Here is a link to the paper, and here is the lead author doing an "ask me anything" interview on Reddit.
1. Knockout blow for PKMzeta, the long-term memory molecule.
Single protein can strengthen old faded memories, Exposing the memory engine: the story of PKMzeta, and Todd Sacktor talks about the memory engine by Ed Yong
In a nutshell, previous studies have identified a single protein called PKMzeta that helps maintain long-term memory. Unlike other kinases (a type of protein involved in many cellular processes, including memory) PKMzeta is always active, and seems to help sustain the strengthening of connections between neurons during memory formation. Inhibit PKMzeta, and the memory's gone.
These results spurred HUGH interest in the "memory molecule", often with references to Eternal Sunshine of the Spotless Mind. However, things went for a downward spiral at the 2012 Society for Neuroscience conference, when researchers presented the first evidence that mice without PKMzeta had no impairments in LTP (long-term potentiation, widely considered a cellular mechanism for learning and memory) could still form memories. The two groups published their findings in early January 2013 in Nature (here and here).

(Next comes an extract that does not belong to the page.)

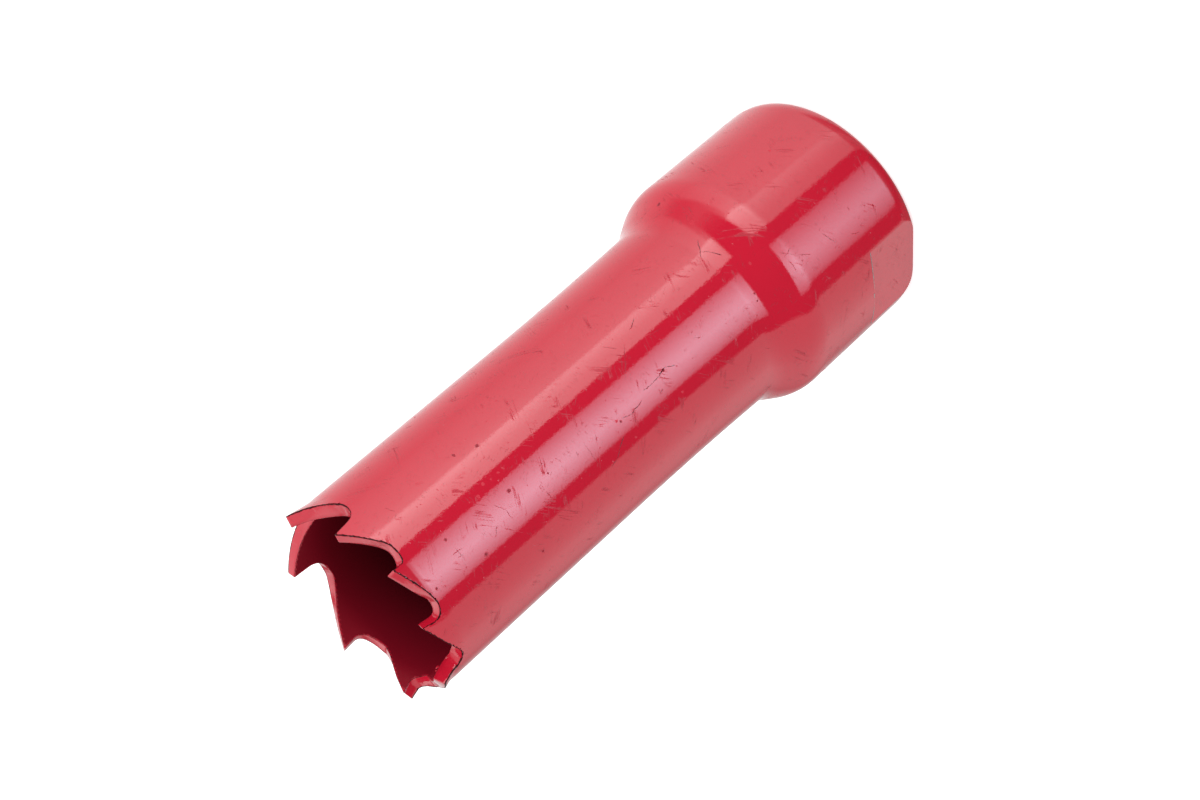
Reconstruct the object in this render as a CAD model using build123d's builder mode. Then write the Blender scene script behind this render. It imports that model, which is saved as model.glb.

These observations don't necessarily mean that PKMzeta is not a memory molecule - it very well could be one of the MANY memory-associated proteins. Given the redundancy that often comes with evolution, it's hard to believe that one particular molecule would be the sole guardian of our memories. The question remains whether PKMzeta is a MAJOR player, but overall, the debate is a cautionary tale against putting one molecule on the pedestal. So if (or when) you see another article with the headline "erasing a bad memory", remember there're plenty of other players in memory that you haven't been told about.